Выяснилось, что король голый!
Прежде всего, оказалось, что недвижимость переоценена везде. В течение десятилетий строительство стимулировалось именно тем, что цены на нее растут быстрее ставки рефинансирования. Квартиры и офисы покупали не для того, чтобы ими пользоваться, а просто с целью вложить деньги и получить прибыль. Вокруг этого процесса плодились и размножались компании-посредники. И вот теперь внезапно обнаружилось, что масса игроков на этом рынке остались на руках с недвижимостью, которую нельзя быстро и выгодно перепродать. Выбор, вставший перед риэлторами, был прост: либо получить какие-то деньги сразу, но с очень большим дисконтом, либо вернуть, по крайней мере, вложенные средства, но – в неопределенном будущем. Для большинства из них это был выбор между альтернативными формами разорения.

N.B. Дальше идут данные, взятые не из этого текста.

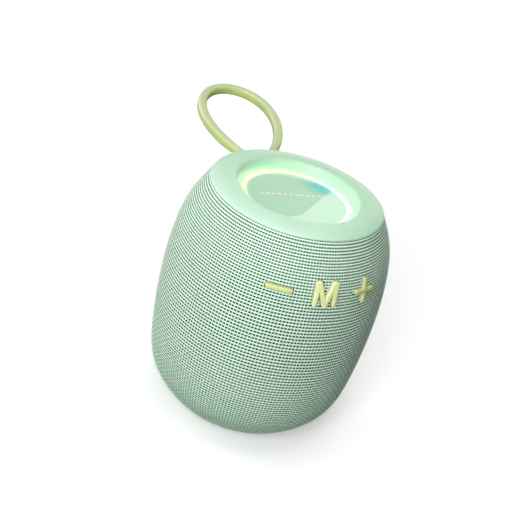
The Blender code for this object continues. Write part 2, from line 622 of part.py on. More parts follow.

Таким образом, локальный ипотечный кризис прекратился в глобальный кризис рынка недвижимости: в сущности, обвал одного дериватива (ипотечные кредиты) вызвал синхронный обвал другого (цен на рынке недвижимости).
А дальше «посыпалась» строительная отрасль. Вслед за ней – производство строительного оборудования. Сразу же начались проблемы у машиностроения. И тут оказалось, что в период активного экономического роста склады были забиты черным и цветным металлом, купленным «про запас». И тогда упал спрос на продукцию металлургического производства.
Сокращение рынка деривативов привело к рецессии реальной экономики и, опосредованно, к недолгому, но резкому снижению цен на углеводороды, что напрямую затронуло интересы стран-экспортеров, в том числе – России.
Столь массивные сокращения производства не могли не вызвать значительных увольнений, сокращения муниципальных и государственных расходов и, в конечном итоге, кризиса потребления. Сразу же забеспокоились инвесторы. Инвестиционный спад, в свою очередь, замедлил обращение финансов, в результате чего круг обратной связи замкнулся. Благодаря глобализации все это произошло быстро и повсеместно. Походя, были разрушены экономики целых стран, неудачно вложившие государственные облигации в разваливающиеся инвестиционные фонды (Исландия).